We need to refocus the military and the police on a single critical task, which is protecting the population in advance of the elections. Our aim should be to deliver an election result that restores the government's legitimacy, and by so doing, recreates the credibility that we need for the international effort. Which candidate gets elected matters a lot less than ensuring that the outcome meets international standards for fairness and transparency and builds Afghan institutions.
Now, that's a huge task. To do that, we would have to stop chasing the Taliban around, which is what we've been doing today, and start basically focusing on protecting Afghans where they live, partnering with the Afghans to develop a well-founded feeling of security in the population, and that includes security against their own government as well as against the insurgency, and ensuring fair elections.
That's all I want to say on Afghanistan to start with. I have some other comments on Pakistan, but I might hold them until --
...COL. KILCULLEN: Just to add to that, we need to recognize how the current situation, you know, arose -- and I want to refer to something that Ashraf said about legitimate local governance being the most important thing. One of the promises that we made was that we were going to hold district elections. We never did that. We said the environment is too dangerous and so we're not going to have district elections. That's a grievance that I hear from people that I talk to at the tribal level who say, you know, what's happened is the government has come in here and appointed some guy from Kabul to run our affairs. And, in fact, because the Karzai government doesn't have a very strong tribal base, they've often tended to appoint leaders who are from minority tribes, and so -- particularly in the south. In the east the terrain is different and so you tend to get more people from majority tribes.
So what the Taliban have done, their political strategy has been to go to the tribes and to other groups of people who are dispossessed and say you've been cut out of the loop; we're going to work with you to get you back in the game. The way to do that is to just have local elections.
SEN. KERRY: That seems to argue that the tribalism is still very much at play.
COL. KILCULLEN: If you ask an Afghan, they will say that it's much less tribal than it used to be -- and that is undoubtedly true. And the tribal structure has eroded in different ways --
SEN. KERRY: But you're talking about --
COL. KILCULLEN: -- but tribes are still an important part of people's identity.
SEN. KERRY: I beg your pardon?
COL. KILCULLEN: Tribes are still an important part of people's identity.
SEN. KERRY: And is it a --
MR. GHANI: They're not corporate identities.
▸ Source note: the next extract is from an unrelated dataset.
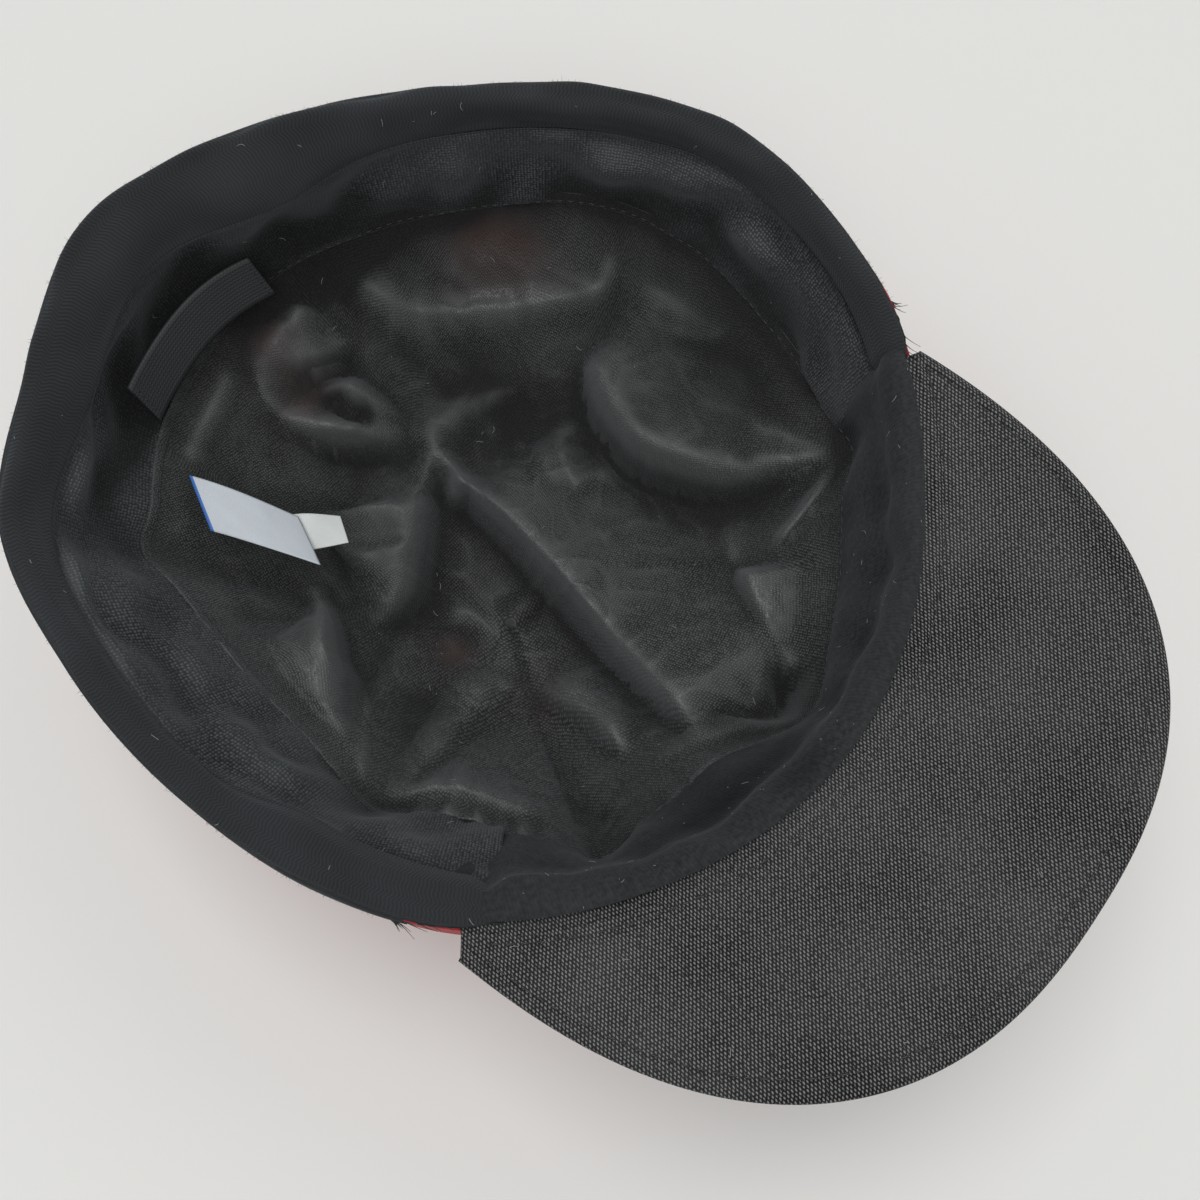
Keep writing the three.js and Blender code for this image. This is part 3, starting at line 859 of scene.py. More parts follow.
def fold_rise(grid):
    """How far the lining's folds stand above its smooth bowl, at each point of the bowl's grid."""
    x, y, low = grid[..., 0], grid[..., 1], grid[..., 2]
    places = np.linspace(0, 1, CREST_STEPS)
    softness = 0.9
    swell = np.ones_like(x)
    for fold in folds_of(BILLOWS):
        path, ends = crest_line(fold)
        near = [np.argmin((x - px) ** 2 + (y - py) ** 2) for px, py in path]
        crest_low = running_mean(low.ravel()[near])
        crest_height = crest_low + fold["height"] * ends
        crest_height = np.minimum(crest_height, np.maximum(CREST_LIMIT, crest_low + 4))
        share, along = fold_share(x, y, fold)
        height = lerp(BILLOW_BASE, np.interp(along, places, crest_height), share)
        swell += np.exp((height - low) / softness)
    total = softness * np.log(swell)

    def raised(fold):
        share, along = fold_share(x, y, fold)
        return fold["height"] * share * np.interp(along, places, crest_line(fold)[1])

    for fold in folds_of(VALLEYS):
        total *= 1 - raised(fold)
    for fold in folds_of(STROKES, STROKE_COLUMNS):
        total += raised(fold)
    for gx, gy, reach, height, pleats in GATHERS:
        away = np.hypot(x - gx, y - gy)
        turn = np.arctan2(y - gy, x - gx)
        pleat = np.sin(turn * pleats + 1.3 * np.sin(turn * 3 + gx))
        total += height * pleat * away / (away + 2) * np.exp(-away / reach)
    wave = soft_noise(x, y, 34, 12, 22, 11)
    wrinkle = 1 - np.abs(soft_noise(x + 2 * wave, y - 2 * wave, 26, 9, 18, 12))
    creased = smoothstep(soft_noise(x, y, 50, 30, 8, 14), -0.2, 1)
    small = soft_noise(x + wave, y + 2 * wave, 12, 5, 24, 13) * creased
    return total + 0.45 * wave + 0.6 * wrinkle**2 + 0.3 * small


def pucker(angle, away):
    """Small irregular gathers at a distance in millimetres from the lining's seam."""
    turn = np.radians(angle)
    swing = 1.5 * np.sin(7 * turn + 1) + np.sin(11 * turn)
    wave = 0.30 * np.sin(61 * turn + swing) + 0.26 * np.sin(83 * turn - swing)
    wave = wave + 0.2 * np.sin(109 * turn + 2 * swing)
    gathered = 0.15 + 1.2 * np.exp(-((turn_from(-48, angle) / 20) ** 2))
    return wave * gathered * np.exp(-away / 5)


def bowl(angle, share):
    """Smooth bowl of the lining, before its folds, from the seam (0) to its middle (1)."""
    row = sections_at(angle)
    seam = polar(angle, row["seam_r"], 0.0)
    x = lerp(seam[..., 0], CROWN_BUTTON[0], share)
    y = lerp(seam[..., 1], CROWN_BUTTON[1], share)
    z = lerp(LINING_FLOOR, row["seam_z"] - 0.3, (1 - share) ** 2.2)
    return np.stack([x, y, z], -1)


def lining_grid():
    """The lining with its folds, and the edge that goes up behind the band's seam."""
    tucked = 4
    angle = -np.linspace(-180, 180, LINING_COLUMNS, endpoint=False)[None]
    share = (np.linspace(0, 1, LINING_ROWS) ** 0.9 * 0.985)[:, None]
    angle, share = np.broadcast_arrays(angle, share)
    grid = bowl(angle, share)
    rise = fold_rise(grid) * smoothstep(share, 0, 0.12)
    rise = (np.roll(rise, 1, 1) + 2 * rise + np.roll(rise, -1, 1)) / 4
    rise[1:-1] = (rise[:-2] + 2 * rise[1:-1] + rise[2:]) / 4
    row = sections_at(angle[0])
    tuck = [
        polar(angle[0], row["seam_r"] + 1.2 * k / tucked, row["seam_z"] + 2.2 * k / tucked)
        for k in range(tucked, 0, -1)
    ]
    gathered = pucker(angle, share * 75) * smoothstep(1 - share, 0, 0.3)
    grid[..., 2] += rise
    inward = polar(angle[0], -1.0, 0.8, 0.0)
    grid += gathered[..., None] * inward
    return np.concatenate([np.stack(tuck) + gathered[0][None, :, None] * inward, grid], 0)


def map_cells(points):
    """Which cell of the map of mean heights each point falls in."""
    return tuple(((points[..., k] + MAP_SIDE / 2) / MAP_CELL).astype(int) for k in (0, 1))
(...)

They do not have fixed decision-making, class ownership is not based on tribe; land has been a commodity; wealth erodes. So the competition -- as a point of reference of identity, as Sarah was saying, it's very real. When one is asked who one is, the answer is depending on who asks and where one is.
SEN. KERRY: But in terms of the old maxim all politics is local and you're dealing with day-to-day choices about feeding your family and being protected -- mostly being safe -- isn't there still a tribal component to that statement?
MR. GHANI: It depends on the part --
COL. KILCULLEN: I think the word "tribe" is getting us in trouble here. Tribe doesn't mean the same thing, say, in Iraq as it does in Afghanistan, for example. In Iraq, tribes were centrally- ordered hierarchies and you could make a deal with the sheikh and the tribe would carry out the deal; that's not how a Pashtun tribe works. It's a what we call a segmentary kinship system -- I don't want to get into the anthropology of it but basically, as Ashraf and Sarah had been saying, tribe identity is what anthropologists call contingent identity.
If you're talking to somebody from another state, then, you're from Massachusetts; if you're talking to somebody from another country, you're an American, you know. And it depends on who you're talking to what your identity is. I think that, assuming the tribes that I have worked with, which is mainly in the east, tribe identity is very important. There are business networks, there are patronage networks; there are networks that help and support and they're your last resort to fall back on if the government doesn't step up and deliver services. But they don't replace government.
SEN. RUSS FEINGOLD (D-WI): Mr. Chairman, first thanks for this format and I think this kind of thing can work very well to really get into these subjects and thank you.
But on this -- related to this, the issue of these army militias, the Pentagon has recently begun an Afghanistan social outreach program -- apparently it's a pilot program supporting local militias in an effort to improve security throughout the country. Now, ven if these militias are vetted and subject to existing security structures -- and in light of some of the things you were just saying about some of the local issues and tribes and those issues -- does this really make sense?
COL. KILCULLEN: I might pick that one up -- noting that we all have opinions on it so I won't sort of monopolize. Actually what the tribes are asking for in a lot of cases is not that we arm them, it's that we allow them to carry arms openly. They already have weapons. And I think the danger is that in these kinds of circumstances, power tends to flow to local armed groups and away from central or unarmed groups and that's a danger -- that we might sort of recreate a warlordism kind of a structure. The positive side to it strategically is -- as I outlined in my opening remarks, we just may not have the money to do this all ourselves and we may need a strategic game- changer that, if you like, changes the strategic arithmetic.
I'm going to give you an example. It costs $100,000 per year to put a U.S. soldier into Afghanistan, minimum; it costs about one-tenth of that to run an Afghan soldier on the ground. We should ideally be putting our effort into the Afghan army and Afghan police, but it takes a long time to train those guys. The strategic arithmetic of it is pretty straightforward.
If we were to put an extra 50,000 U.S. troops into Afghanistan -- and we don't have them -- but if we were to put them in, our total benefit by the time you guard your bases and run your headquarters and run your lines of communication and do all the non-combat functions, you get about 10,000 troops out on the ground at any one time.
If, instead of doing that we were to get 50,000 Afghans to work for us, the benefit that you get is not 10,000, but it's not 50,000, it's 100,000, because you've taken 50,000 out of the enemy's orbit and but them into ours.